Airborne atmospheric carbon dioxide measurement using 1.5 µm laser double-pulse IPDA lidar over a desert area

Abstract

An integrated path differential absorption (IPDA) lidar can accurately measure regional CO2 weighted column average concentrations (XCO2), which are crucial for understanding the carbon cycle in climate change studies. To verify the performance and data inversion methods of space-borne IPDA lidar, in July 2021, we conducted an airborne lidar validation experiment in Dunhuang, Gansu Province, China. An aircraft was equipped with a lidar system developed to measure XCO2 and an in situ greenhouse gas analyzer (GGA).
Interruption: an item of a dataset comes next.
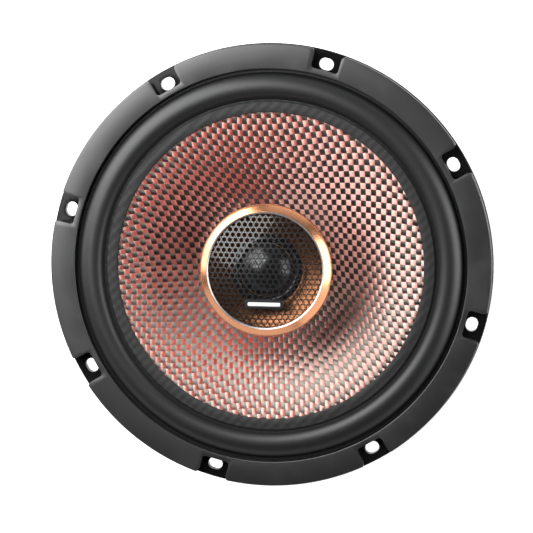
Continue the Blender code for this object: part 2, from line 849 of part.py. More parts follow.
def make_badge_plate():
    """A blank plate on the lower part of the grille."""
    shape = bmesh.new()
    bmesh.ops.create_cube(shape, size=1, matrix=Matrix.Diagonal((*BADGE_SIZE, 1)))
    upright = [edge for edge in shape.edges if edge.verts[0].co.xy == edge.verts[1].co.xy]
    bmesh.ops.bevel(shape, geom=upright, offset=0.9, segments=3, affect="EDGES")
    lean = Matrix.Rotation(math.asin(BADGE_FROM_AXIS / GRILLE_BALL_R), 4, "X")
    ball_z = GRILLE_RIM_Z + GRILLE_RISE - GRILLE_BALL_R
    off_grille = GRILLE_BALL_R + 1.5 * GAP + BADGE_SIZE[2] / 2
    place = Matrix.Translation((0, 0, ball_z)) @ lean @ Matrix.Translation((0, 0, off_grille))
    bmesh.ops.transform(shape, matrix=place, verts=shape.verts)
    add_object("badge_plate", shape, "black_plastic")


def make_tweeter_diaphragm():
    over = dome_curve(DOME_R - GAP, DOME_Z, DOME_RISE, 5)
    under = [(r, z - DOME_T) for r, z in over]
    turned("tweeter_dome", over + under[::-1], "silk", 32)
    former = sleeve(DOME_R - DOME_FORMER_T, DOME_R, DOME_FORMER_Z0, DOME_Z - DOME_T - 0.15)
    turned("tweeter_former", former, "coil_former", 32)
    wound = DOME_R + 0.1
    coil = sleeve(wound, wound + DOME_COIL_T, DOME_COIL_Z0, DOME_COIL_Z1)
    turned("tweeter_coil", coil, "coil_wire", 32)
    skin = 0.28
    roll = arc((DOME_ROLL_R, DOME_Z), DOME_ROLL_HALF, 180, 0, 4)
    over = [(DOME_R, DOME_Z), *roll, (DOME_LAND_R, DOME_Z)]
    under = [(r, z - skin) for r, z in over]
    turned("tweeter_surround", over + under[::-1], "silk", 32)


# Terminals, crossover and wiring
def make_terminals(basket):
    board = block(
        "terminal_board",
        (-BOARD_HALF_WIDTH, BOARD_FRONT_Y, BOARD_Z0),
        (BOARD_HALF_WIDTH, BOARD_FRONT_Y + BOARD_T, BOARD_Z1),
        "phenolic",
        bevel=0.3,
    )
    for x, word, half in ((TAB_X, "positive", 3.15), (-TAB_X, "negative", 2.4)):
        block(
            f"terminal_tab_{word}",
            (x - half, TAB_BACK_Y - TAB_T, TAB_TIP_Z),
            (x + half, TAB_BACK_Y, TAB_TOP_Z),
            "tinned_brass",
            bevel=0.15,
        )
    head = BOARD_FRONT_Y - GAP
    profile = [
        (0.0, head - 1.0),
        (1.6, head - 0.8),
        (2.3, head - 0.3),
        (2.3, head),
        (1.3, head),
        (1.3, RIVET_END_Y),
        (0.0, RIVET_END_Y),
    ]
    for number, z in enumerate(RIVET_HEIGHTS, 1):
        along_y = Matrix.Translation((0, 0, z)) @ Matrix.Rotation(math.radians(-90), 4, "X")
        turned(f"terminal_rivet_{number}", profile, "tinned_brass", 12, place=along_y)
        hole = ((0, RIVET_END_Y + 0.4, z), (0, BOARD_FRONT_Y - 2, z))
        combine(board, [rod(f"board_hole_{number}", *hole, RIVET_HOLE_R, None)], "DIFFERENCE")
        combine(basket, [rod(f"boss_hole_{number}", *hole, RIVET_HOLE_R, None)], "DIFFERENCE")


def eyelet_place(side):
    """The eyelet's upper centre under the cone, and the way down from the cone's back."""
    back = cone_curve(40, CONE_T)
    index = min(range(1, len(back) - 1), key=lambda i: abs(back[i][0] - EYELET_RING_R))
    r, z = back[index]
    before, after = back[index - 1], back[index + 1]
    slope = math.atan2(after[1] - before[1], after[0] - before[0])
    turn = math.atan2(-math.sqrt(EYELET_RING_R**2 - LEAD_X**2), side * LEAD_X)
    outward = Vector((math.cos(turn), math.sin(turn), 0))
    down = outward * math.sin(slope) - Vector((0, 0, math.cos(slope)))
    return outward * r + Vector((0, 0, z)) + down * GAP, down


def make_leads():
    """Tinsel leads from the terminal tabs through the windows to eyelets under the cone."""
    lug_y = TAB_BACK_Y + GAP + LEAD_R
    for side, word in ((1, "positive"), (-1, "negative")):
        top, down = eyelet_place(side)
        bottom = top + down * EYELET_T
        rod(f"lead_eyelet_{word}", top, bottom, EYELET_R, "tinned_brass")
        route = [
            (side * 9.7, lug_y, 57.0),
            (side * 10.4, -65.0, 56.6),
            (side * 10.8, -58.5, 54.8),
            (side * 10.8, -52.0, 51.0),
            (side * 10.6, -44.0, 47.2),
            (side * 10.2, -36.0, 46.4),
            bottom + down * 3.0,
            bottom + down * GAP,
        ]
        wire(f"tinsel_lead_{word}", route, LEAD_R, "silver_braid")


def make_crossover():
    end_x = CAPACITOR_HALF_LENGTH
    rod(
        "capacitor",
        (-end_x, CAPACITOR_Y, CAPACITOR_Z),
        (end_x, CAPACITOR_Y, CAPACITOR_Z),
        CAPACITOR_R,
        "cap_sleeve",
        24,
    )
    block(
        "capacitor_glue",
        (-6.0, -52.4, CAPACITOR_Z + CAPACITOR_R + 0.15),
        (6.0, -48.0, SHELF_Z - WALL_T - 0.15),
        "adhesive",
    )
    wire(
        "capacitor_lead",
        [
            (end_x + GAP, CAPACITOR_Y, CAPACITOR_Z),
            (end_x + 3.0, CAPACITOR_Y - 0.6, CAPACITOR_Z + 0.4),
            (16.2, -57.0, 36.0),
            (17.2, -63.5, 46.0),
            (16.6, -66.4, 54.0),
            (14.8, -66.6, 57.4),
            (12.6, TAB_BACK_Y + GAP + WIRE_R, 57.6),
        ],
        WIRE_R,
        "red_insulation",
    )


def make_tweeter_wires():
    """From the tweeter down the post's bore, along the groove in the yoke, and up to -Y."""
    floor_z = POT_Z + 0.75
    back_z = 2.6
    tails = {
        "positive": [
            (-0.2, -49.0, 7.0),
            (-8.0, -49.4, 16.0),
            (-12.8, -50.6, 24.0),
            (-12.4, -51.8, 28.8),
            (-CAPACITOR_HALF_LENGTH - GAP, CAPACITOR_Y, CAPACITOR_Z),
        ],
        "negative": [
            (-2.0, -49.0, 7.0),
            (-11.2, -49.6, 15.0),
            (-16.2, -54.0, 26.0),
            (-17.6, -62.0, 38.0),
            (-17.8, -65.6, 48.0),
            (-16.6, -66.6, 54.4),
            (-14.8, -66.6, 57.4),
            (-12.3, TAB_BACK_Y + GAP + WIRE_R, 57.6),
        ],
    }
    for side, word, colour in (
        (1, "positive", "red_insulation"),
        (-1, "negative", "black_insulation"),
    ):
        x = side * WIRE_X
        route = [
            (x, 0.3 - POT_R, POT_TOP_Z - 0.4),
            (x, 0.3 - POT_R, POT_Z + 5.4),
            (x, 0.4 - POT_R, floor_z + 2.1),
            (x, 1.0 - POT_R, floor_z + 0.6),
            (x, 2.5 - POT_R, floor_z),
            (x, -6.0, floor_z),
            (x, -1.4, floor_z - 0.3),
            (x, 0.0, 63.6),
            (x, 0.0, 40.0),
            (x, 0.0, 6.0),
            (x, -1.2, 2.9),
            (x, -6.0, back_z),
            (x, -44.0, back_z),
            (x, -47.6, back_z + 0.3),
        ]
        wire(f"tweeter_wire_{word}", route + tails[word], WIRE_R, colour)


def main():
    for item in list(bpy.data.objects):
        bpy.data.objects.remove(item)
    make_boot()
    make_yoke()
    top_plate = make_magnet_and_plate()
    basket = make_basket(top_plate)
    make_gasket()
    make_cone()
    make_surround()
    make_voice_coil()
    make_spider()
    make_post()
    make_housing()
    make_tweeter_motor()
    make_horn()
    make_tweeter_front()
    make_badge_plate()
    make_tweeter_diaphragm()
    make_terminals(basket)
    make_leads()
    make_crossover()
    make_tweeter_wires()


main()
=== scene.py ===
"""Shapes and finishes of a coaxial car speaker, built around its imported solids.

The speaker stands on its magnet. +Z is the axis of both drivers and points out of the front, and
the terminals are at -Y. Outlines are written in millimetres; every object is in metres.
"""

import json
import math

import bpy
import numpy as np
from mathutils import Matrix, Vector

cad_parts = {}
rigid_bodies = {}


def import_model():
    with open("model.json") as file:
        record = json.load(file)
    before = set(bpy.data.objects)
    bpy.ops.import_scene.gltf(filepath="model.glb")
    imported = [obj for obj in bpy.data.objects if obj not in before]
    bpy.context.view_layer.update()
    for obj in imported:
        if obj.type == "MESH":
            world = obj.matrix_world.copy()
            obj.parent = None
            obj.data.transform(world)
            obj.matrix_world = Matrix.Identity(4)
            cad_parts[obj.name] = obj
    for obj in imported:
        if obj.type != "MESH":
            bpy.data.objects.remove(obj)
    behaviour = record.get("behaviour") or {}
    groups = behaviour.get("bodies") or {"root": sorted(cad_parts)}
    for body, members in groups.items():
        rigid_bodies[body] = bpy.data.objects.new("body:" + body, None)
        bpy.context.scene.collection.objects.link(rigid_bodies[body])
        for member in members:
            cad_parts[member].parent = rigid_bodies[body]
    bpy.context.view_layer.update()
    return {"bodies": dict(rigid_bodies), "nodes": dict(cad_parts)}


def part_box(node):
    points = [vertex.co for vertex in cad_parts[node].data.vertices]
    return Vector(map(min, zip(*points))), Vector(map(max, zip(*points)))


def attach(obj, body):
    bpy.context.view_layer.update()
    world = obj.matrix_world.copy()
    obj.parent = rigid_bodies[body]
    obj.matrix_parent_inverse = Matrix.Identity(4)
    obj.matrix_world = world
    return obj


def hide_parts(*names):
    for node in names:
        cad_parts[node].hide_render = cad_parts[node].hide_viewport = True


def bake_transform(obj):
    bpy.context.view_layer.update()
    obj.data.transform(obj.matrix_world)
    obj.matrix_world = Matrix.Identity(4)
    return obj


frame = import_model()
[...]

To minimize measurement errors, energy monitoring was optimized. The system bias error of the DAOD was determined by changing the laser output mode from the off/on to the on/on mode. The XCO2 inversion results obtained through comparing the schemes of averaging signals before “log (logarithm)” and averaging after “log” indicate that the former performs better. The IPDA lidar measured XCO2 over the validation site at 405.57 ppm, and both the IPDA lidar and GGA measured sudden changes in the CO2concentration. The assimilation data showed a similar trend according to the altitude to the data measured by the in situ instrument. A comparison of the mean XCO2 derived from the GGA results and assimilation data with the IPDA lidar measurements showed biases of 0.80 and 1.12 ppm, respectively.